### Given task
Stop after the line containing "butt_break = 0.3; // [0.1:0.1:0.5]": print each line exactly from the first line of the listing up to that point.

§ §

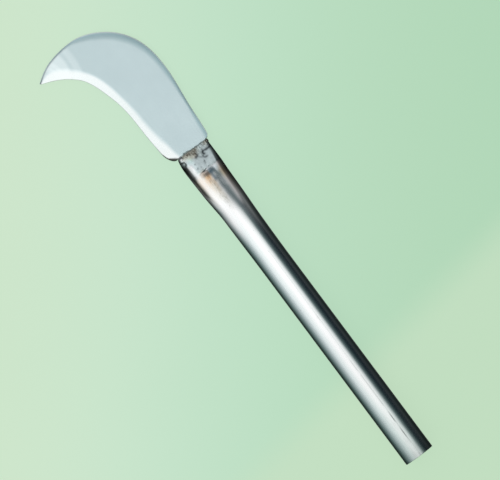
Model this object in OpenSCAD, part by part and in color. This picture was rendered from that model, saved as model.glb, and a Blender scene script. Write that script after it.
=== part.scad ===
// Hooked billhook blade with a pressed steel tube handle.
// The tool lies flat: +X runs along the handle from the open butt end to the
// blade, +Y points to the hollow, sharpened side of the hook, +Z is square to
// the blade flat.  The origin is the centre of the tube's open butt end.

/* [Handle tube] */
// outside diameter of the steel tube
tube_od = 25; // [23:0.5:28]
// wall thickness of the steel tube
tube_wall = 1.5; // [1.2:0.1:1.8]
// length from the butt end to the pressed mouth
handle_len = 300; // [260:5:500]
// outside corner break at the butt end
butt_break = 0.3; // [0.1:0.1:0.5]

/* [Pressed neck] */
// length of the part of the tube that is pressed out of round
neck_len = 60; // [50:1:75]
// length of the leaning flat left by the press tool behind the mouth
die_len = 19; // [15:1:24]
// height of the shoulder where the press tool stopped
die_step = 1.2; // [0.4:0.1:1.6]
// outside half height of the neck at the mouth
mouth_h = 3.5; // [3.2:0.1:4]

/* [Seam] */
// width of the scraped seam weld strip along the tube
seam_w = 1.2; // [0.6:0.1:2]
// depth to which the seam strip is modelled
seam_d = 0.5; // [0.3:0.1:0.8]
// angle of the seam away from straight up, towards the spine
seam_turn = 4; // [-30:1:30]

/* [Blade] */
// plate thickness
blade_t = 3; // [2.8:0.1:3.4]
// thickness left along the ground edge
edge_t = 0.3; // [0.2:0.05:0.5]
// widest part of the eased band on the outside of the curve
band_w = 4; // [1.5:0.1:4.5]
// thickness left at the point
tip_t = 0.5; // [0.3:0.05:0.8]

/* [Tang] */
// length of the tang inside the neck
tang_len = 36; // [24:1:44]
// thickness of the tang
tang_t = 2.8; // [2.5:0.05:2.85]
// tang width at the mouth
tang_w = 20.8; // [18:0.2:21.6]

/* [Welds] */
// height of the bead above the neck flat
bead_h = 1; // [0.6:0.1:1.4]
// spacing of the ripples along a bead
ripple = 2.3; // [1.6:0.1:3]
// height of the ripples
ripple_h = 0.16; // [0:0.02:0.3]

/* [Hidden] */

tube_r = tube_od / 2;
mouth = handle_len;
neck_start = mouth - neck_len;
step_x = mouth - die_len;
tube_sides = 96;
bead_color = [0.45, 0.42, 0.38];

// ---- curves -------------------------------------------------------------
function lerp(a, b, part) = a + (b - a) * part;
function unit(heading) = [cos(heading), sin(heading)];

// point on the smooth arc between two knots, each [x, y, heading]
function arc_point(a, b, part) =
  let (rest = 1 - part,
       start = [a[0], a[1]],
       end = [b[0], b[1]],
       reach = norm(end - start) / 3 / pow(cos((b[2] - a[2]) / 4), 2))
  pow(rest, 3) * start
    + 3 * pow(rest, 2) * part * (start + reach * unit(a[2]))
    + 3 * rest * part * part * (end - reach * unit(b[2]))
    + pow(part, 3) * end;
function along(knots, s) =
  let (i = min(floor(s), len(knots) - 2))
  arc_point(knots[i], knots[i + 1], s - i);

// smooth curve through a table of [position, value], flat at its first entry
function cell(table, x, i = 0) =
  (i >= len(table) - 2 || x < table[i + 1][0]) ? i : cell(table, x, i + 1);
function slope(a, b) = (b[1] - a[1]) / (b[0] - a[0]);
function grade(table, i) =
  i == 0 ? 0 : slope(table[i - 1], table[min(i + 1, len(table) - 1)]);
function smooth(table, x) =
  let (i = cell(table, x),
       a = table[i],
       b = table[i + 1],
       gap = b[0] - a[0],
       t = max(0, min(1, (x - a[0]) / gap)))
  (2 * t * t * t - 3 * t * t + 1) * a[1]
    + (t * t * t - 2 * t * t + t) * grade(table, i) * gap
    + (3 * t * t - 2 * t * t * t) * b[1]
    + (t * t * t - t * t) * grade(table, i + 1) * gap;

// ---- skins --------------------------------------------------------------
function joined(rings) = [for (ring = rings) for (p = ring) p];
// quads between neighbouring rings of n points, numbered from first
function side_faces(n, ring_count, first = 0) =
  [for (i = [0:ring_count - 2]) for (j = [0:n - 1])
    let (here = first + i * n, next = here + n, k = (j + 1) % n)
    [here + j, here + k, next + k, next + j]];

// closed solid through a list of rings that all have the same point count
module skin(rings) {
  n = len(rings[0]);
  ring_count = len(rings);
  polyhedron(
    points = joined(rings),
    faces = concat(
      side_faces(n, ring_count),
      [[for (j = [n - 1:-1:0]) j]],
      [[for (j = [0:n - 1]) (ring_count - 1) * n + j]]));
}

// open-ended pipe between an outer and an inner list of rings
module pipe(outer, inner) {
  n = len(outer[0]);
  ring_count = len(outer);
  total = n * ring_count;
  polyhedron(
    points = concat(joined(outer), joined(inner)),
    faces = concat(
      side_faces(n, ring_count),
      [for (f = side_faces(n, ring_count, total)) [f[0], f[3], f[2], f[1]]],
      [for (j = [0:n - 1]) let (k = (j + 1) % n) [k, j, total + j, total + k]],
      [for (j = [0:n - 1]) let (k = (j + 1) % n)
        [total - n + j, total - n + k, 2 * total - n + k, 2 * total - n + j]]));
}

// ---- blade --------------------------------------------------------------
// Knots run from the mouth to the point, measured from the mouth centre:
// [x, y, heading].  The three lists pair up knot by knot.
spine = [
  [0.6, -14.6, -80], [4, -17.9, -8], [30, -19.9, -5], [65, -22.9, 0], [95, -17.7, 24],
  [115, -1.6, 54], [125.3, 26.5, 90], [122.3, 48.5, 106], [113.4, 65, 125]];
edge = [
  [0.8, 13.3, 75], [5.5, 18.9, 28], [20, 21.6, 5], [45, 22.6, 2], [70, 26.2, 16],
  [92, 34.3, 29], [102.4, 44.2, 52], [108.2, 54, 64], [112.5, 64.5, 68]];
// inner limit of the ground bevel
bevel = [
  [0.7, 8.8, 25], [7, 11.2, 16], [21, 14.5, 11], [45, 17.4, 3], [70, 20.2, 10],
  [90, 26.5, 26], [107, 38.5, 38], [116, 50.5, 70], [113, 64.7, 110]];
rings_per_knot = 7;
last_knot = len(spine) - 1;

// eased band on the outside of the curve: [knot, width]
band = [
  [0, 0.5], [1, 0.6], [2, 0.7], [3, 0.9], [3.6, 0.55 * band_w], [4.2, 0.95 * band_w],
  [5, band_w], [5.5, 0.5 * band_w], [6, 0.8], [7, 0.5], [8, 0.25]];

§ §

### Solution below
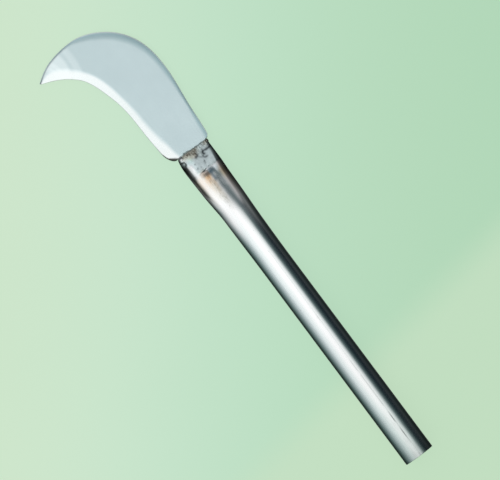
Model this object in OpenSCAD, part by part and in color. This picture was rendered from that model, saved as model.glb, and a Blender scene script. Write that script after it.
=== part.scad ===
// Hooked billhook blade with a pressed steel tube handle.
// The tool lies flat: +X runs along the handle from the open butt end to the
// blade, +Y points to the hollow, sharpened side of the hook, +Z is square to
// the blade flat.  The origin is the centre of the tube's open butt end.

/* [Handle tube] */
// outside diameter of the steel tube
tube_od = 25; // [23:0.5:28]
// wall thickness of the steel tube
tube_wall = 1.5; // [1.2:0.1:1.8]
// length from the butt end to the pressed mouth
handle_len = 300; // [260:5:500]
// outside corner break at the butt end
butt_break = 0.3; // [0.1:0.1:0.5]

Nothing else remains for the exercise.